DOE: Network of services available
The state Department of Education has been getting reports from schools that more students are being referred to support services — such as counselors.
But the department is in the process of finding out how extensive the need is, and what students are experiencing.
"Our schools are trying to learn more about that by screening their students," said Annie Kalama, assistant superintendent at the DOE's Office of Student Services. "They're doing a screening three times a year. This screening captures their understanding of application of social and emotional competencies."
These competencies are categorized in areas of sense of belonging, self-management, social awareness and emotional well-being.
Kalama says the results of this screening will allow teachers to better understand their students' needs, and how to provide assistance through lesson plans and other class activities.
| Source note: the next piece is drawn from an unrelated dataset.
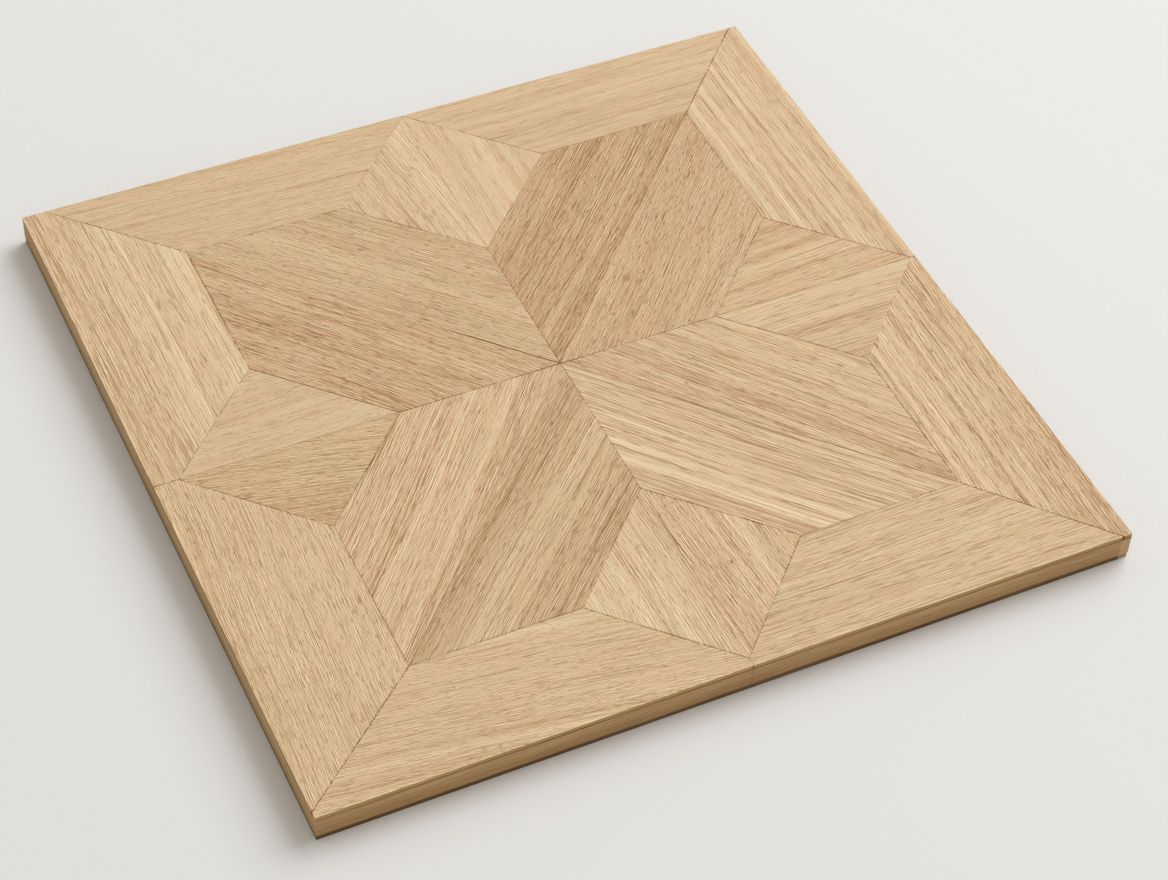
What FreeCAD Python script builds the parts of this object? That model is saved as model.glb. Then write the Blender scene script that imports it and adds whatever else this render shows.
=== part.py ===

But when it comes to what services are available to students now, Kalama tells HPR there are a number of options.
One is the use of school counselors. The other is the Hawaiʻi Keiki program.
"That provides access to health services, and this does include mental health referrals. There's also the Hawaiʻi Keiki hotline, which is available to families," said Kalama.
Another resource is a telehealth service through a DOE contractor Hazel Health.
"This program provides supplemental supports to families and students, and provides, in some cases, immediate access to mental health services," Kalama tells HPR.
The DOE is working on another resource for students in the form of a smartphone app. Kalama says the app would help students access social and emotional learning supports and activities. It is expected to launch sometime next year.
The DOE believes these resources, combined with the implementation of school support systems, provide a wide net of assistance. However, Kalama acknowledges there are challenges to making this network wider — mainly capacity and staffing.
"We train [educators and staff] every year on identifying youth at risk of suicide. That's one of the things that's ongoing and will continue," said Kalama. "Also building our internal capacity by building staff members, or adding staff members."
Kalama tells HPR the DOE has received two grants from the U.S. Department of Education and the U.S. Department of Health and Human Services to expand staff capacity over the next five years.
Parents and students can find out more about these services through their school's administrators.
When it comes to school psychologists, Kalama says the department recognizes their importance in providing tiered supports to students and training or consulting with school faculty. But she adds that it's up to the schools on how they are utilized.
"We're looking at changes that might allow them to refocus on that training, or refocus on the duties or responsibilities, or area of expertise — which is not particularly in the area of assessing students," she said. "That is something that they can do, but to refocus them on a more preventative approach, I think is what we want to do."